Respondents were asked to match numbers on a world map with a list of sixteen places. Among 18-24 year olds world-wide, on average, Americans were least able to provide correct answers. They averaged 6.9 correct out of 16. In fact, only 86% of Americans could identify the location of the United States on a map. Of the sixteen places, Americans had the most difficult time locating the Persian Gulf (only 25% were accurate). This survey, along with many other contemporary ones showed that the "social studies" curriculum utilized in schools in the United States for some time had failed.

In 1994 the eighteen National Geography Standards were developed to provide educators some goals for teachers and students to attain in terms of their geographic knowledge. The 272 page book, Geography for Life, elaborates upon the eighteen standards which are divided into six "essential elements."
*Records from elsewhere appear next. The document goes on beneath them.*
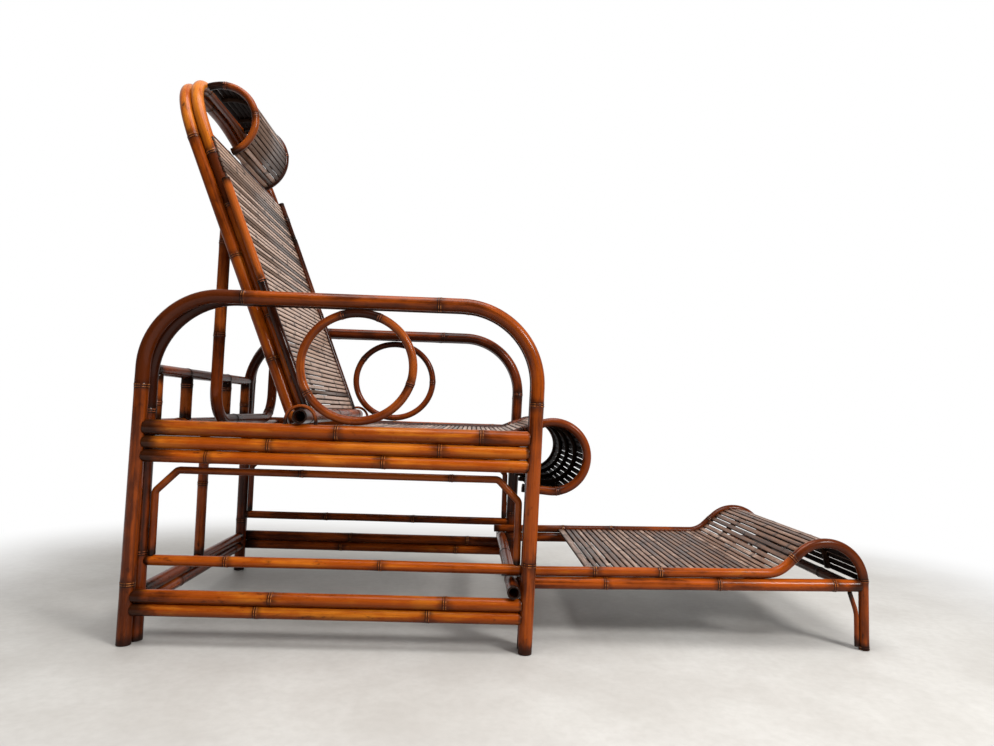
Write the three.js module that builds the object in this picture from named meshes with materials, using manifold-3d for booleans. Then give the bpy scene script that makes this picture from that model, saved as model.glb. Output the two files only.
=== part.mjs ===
import * as THREE from 'three';
import { mergeVertices } from 'three/addons/utils/BufferGeometryUtils.js';
import Module from 'manifold-3d';

const wasm = await Module();
wasm.setup();

// Bamboo folding recliner with a propped back and a footrest that slides out from under the seat.
// Millimetres and degrees. +X points at the footrest, +Y to the sitter's left, +Z up.
// Sizes along X are counted from the rear foot of the outer side hoops, sizes along Z from the floor.
// At the end the whole chair is centred over its own footprint.

// Clearances
const gap = 0.3;
const buttGap = 0.6;
const floorOverrun = 12;

// Facets
const poleSides = 12;
const thinPoleSides = 8;
const caneSides = 6;
const bendStepDeg = 17;

// Side hoops: two bent poles a side, each one rear leg, arm and front leg
const overallWidth = 650;
const armTopZ = 650;
const hoopRadius = 13.2;
const rearFootX = 0;
const frontFootX = 723.5;
const rearLegLeanX = 6.5;
const frontLegLeanX = 12.5;
const innerRearInsetX = 8;
const rearBendRadius = 137;
const innerRearBendRadius = 155;
const frontBendRadius = 147;

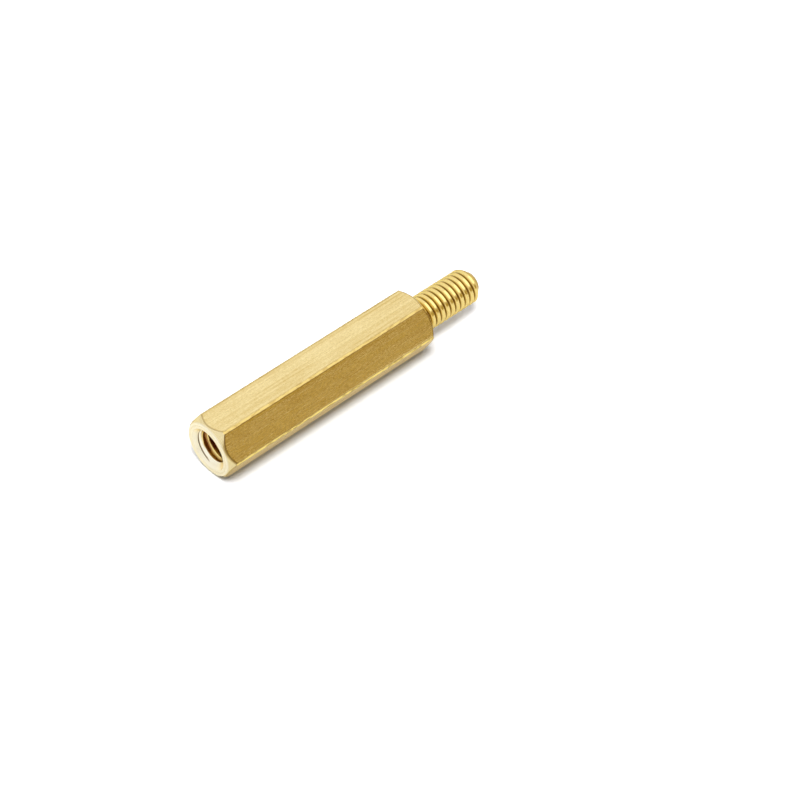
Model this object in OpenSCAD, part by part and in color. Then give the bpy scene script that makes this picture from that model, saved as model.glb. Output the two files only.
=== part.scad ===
// Male-female hexagonal standoff (spacer pillar): a stud at one end, a tapped hole in the other.
// Turned in one piece from drawn hexagonal brass bar. It lies on one of its flats, with its axis along +X,
// and the origin is the centre of the tapped end's face. The solid leaves out the thread's helix: the stud
// is drawn at the thread's major diameter and the hole at its minor diameter.

/* [Hexagonal bar] */
// Width across the flats
across_flats = 4.5; // [4.4:0.05:5.5]
// How far the drawn bar's rounded edges lie inside the sharp corners of the hexagon
edge_round = 0.05; // [0.02:0.01:0.08]
// Length of the hexagonal body, from the tapped end to the shoulder
body_len = 20; // [14:1:60]

/* [Turned ends] */
// Diameter of the flat face inside the tapped end's chamfer
end_face_d = 4.28; // [4:0.02:4.4]
// Length of the tapped end's chamfer along the axis, where it meets the edges
end_chamfer = 0.55; // [0.3:0.05:0.9]
// Diameter of the flat face inside the shoulder's chamfer
shoulder_face_d = 4.28; // [4:0.02:4.4]
// Length of the shoulder's chamfer along the axis, where it meets the edges
shoulder_chamfer = 0.35; // [0.2:0.05:0.9]

/* [Thread] */
// Major diameter of the thread (M3)
thread_d = 3; // [2.9:0.05:3.2]
// Pitch of the thread
thread_pitch = 0.5; // [0.35:0.05:0.6]

/* [Stud] */
// Length of the stud, from the shoulder to its tip
stud_len = 6; // [4:0.5:12]
// Diameter of the flat at the tip
tip_face_d = 1.9; // [1.5:0.1:2.2]
// Length of the cone between the thread and the tip
tip_len = 0.7; // [0.4:0.1:1]

/* [Tapped hole] */
// Depth of the hole at its full diameter
hole_depth = 9; // [6:0.5:11]
// How far the countersink's rim lies outside the thread's major diameter, all round
countersink_margin = 0.2; // [0.1:0.05:0.25]
// Included angle of the countersink
countersink_angle = 90; // [60:5:120]
// Included angle that the drill's point leaves at the bottom
drill_point_angle = 118; // [90:1:140]

/* [Hidden] */
$fn = 96;
// How far a turned shape runs past the face that it joins or cuts
overrun = 1;

edge_r = across_flats / 2 / cos(30) - edge_round;
minor_d = thread_d - thread_pitch;
countersink_d = thread_d + 2 * countersink_margin;
countersink_depth = (countersink_d - minor_d) / 2 / tan(countersink_angle / 2);
drill_point_len = minor_d / 2 / tan(drill_point_angle / 2);

// Bar stock along Z, with a pair of its flats square to X.
module hex_bar() {
    rotate([0, 0, 30])
        cylinder(d = across_flats / cos(30), h = body_len, $fn = 6);
}

// The round envelope that drawing and turning leave: rounded edges along the body, and at each end a
// chamfer that runs down to a flat face. Its cones cut the scalloped arcs into the six flats.
module turned_envelope() {
    rotate_extrude()
        polygon([
            [0, 0],
            [end_face_d / 2, 0],
            [edge_r, end_chamfer],
            [edge_r, body_len - shoulder_chamfer],
            [shoulder_face_d / 2, body_len],
            [0, body_len]
        ]);
}

module body_blank() {
    intersection() {
        hex_bar();
        turned_envelope();
    }
}

// Stud with a coned tip. It starts inside the body, so that the two are one solid.
module stud() {
    translate([0, 0, body_len])
        rotate_extrude()
            polygon([
                [0, -overrun],
                [thread_d / 2, -overrun],
                [thread_d / 2, stud_len - tip_len],
                [tip_face_d / 2, stud_len],
                [0, stud_len]
            ]);
}

// Countersink, tap drill and the drill's point, as one turned cutter.
module hole_cutter() {
    rotate_extrude()
        polygon([
            [0, -overrun],
            [countersink_d / 2, -overrun],
            [countersink_d / 2, 0],
            [minor_d / 2, countersink_depth],
            [minor_d / 2, hole_depth],
            [0, hole_depth + drill_point_len]
        ]);
}

module standoff() {
    color("goldenrod")
        rotate([0, 90, 0])
            difference() {
                union() {
                    body_blank();
                    stud();
                }
                hole_cutter();
            }
}

standoff();
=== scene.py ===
"""Hexagonal standoff with a stud and a tapped hole: its threads, drawn flats and turned faces."""

import math

import bpy
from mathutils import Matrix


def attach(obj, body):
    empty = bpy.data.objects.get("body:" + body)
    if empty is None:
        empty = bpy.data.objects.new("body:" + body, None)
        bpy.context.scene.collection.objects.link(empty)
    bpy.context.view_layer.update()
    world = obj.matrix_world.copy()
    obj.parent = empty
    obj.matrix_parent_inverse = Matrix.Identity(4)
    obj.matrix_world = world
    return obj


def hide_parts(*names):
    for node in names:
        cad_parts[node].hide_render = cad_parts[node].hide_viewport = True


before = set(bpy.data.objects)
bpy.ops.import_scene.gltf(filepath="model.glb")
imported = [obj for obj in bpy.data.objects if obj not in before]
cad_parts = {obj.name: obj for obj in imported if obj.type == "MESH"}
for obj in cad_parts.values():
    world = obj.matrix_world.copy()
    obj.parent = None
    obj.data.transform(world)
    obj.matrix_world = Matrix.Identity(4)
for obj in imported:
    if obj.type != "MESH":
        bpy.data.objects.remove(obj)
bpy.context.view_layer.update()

# Sizes in millimetres, as the solid has them. The axis is X, and the tapped end's face is at X = 0.
MILLIMETRE = 0.001
ACROSS_FLATS = 4.5
CORNER_REACH = 2.548
BODY_LENGTH = 20.0
END_FACE_RADIUS = 2.14
END_CHAMFER = 0.55
SHOULDER_FACE_RADIUS = 2.14
SHOULDER_CHAMFER = 0.35
PITCH = 0.5
STUD_RADIUS = 1.5
STUD_LENGTH = 6.0
TIP_LENGTH = 0.7
HOLE_DEPTH = 9.0
HOLE_MINOR_RADIUS = 1.25
COUNTERSINK_RADIUS = 1.7
DRILL_HALF_ANGLE = math.radians(59)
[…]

The National Geographic Society has put millions of dollars towards educating students and teachers about geography. They began the National Geographic Bee in which over five million students in grades 4 through 8 from over 18,000 schools compete for a $25,000 scholarship. The finals for the annual event are held at the National Geographic Society's headquarters in Washington D.C. and are hosted by Alex Trebek, of the television show Jeopardy!

The annual Geography Awareness Week (held in November) puts packets of information into the hands of thousands of teachers. The packets include a teachers manual, ideas of activities, and colorful posters to help provide that extra boost for geography each year.

Associations of geography teachers known as Geographic Alliances have been established in all fifty states which have helped to provide geographic education to over 10,000 teachers and to work to revive geography in the schools as a required subject. The alliances support training seminars and field work for teachers to expand their geographic knowledge.

In 1994 the discipline of geography received a real shot in the arm when it was included as a core subject of the "Goals 2000: Educate America Act" and became one of the subjects tested by the National Assessment of Educational Progress.

Another big boost for geography occurred in the 2000-2001 school year when the College Board released the Advanced Placement test in Human Geography that year. Students often earn college units upon successful completion of the AP test. With this test, there are now many (and growing) AP-level high school classes offered in geography, increasing the need for geographically educated instructors. Those who take AP Human Geography have an understanding of the discipline and enter universities ready to study geography. In addition, several states now require a high school geography course as an admission requirement for their universities.

The Association of American Geographers' former director of educational affairs, Osa Brand, informed me that universities are even seeing a handful of incoming freshmen declaring their major of geography where no one declared a few years ago. The future of geography could be very bright indeed!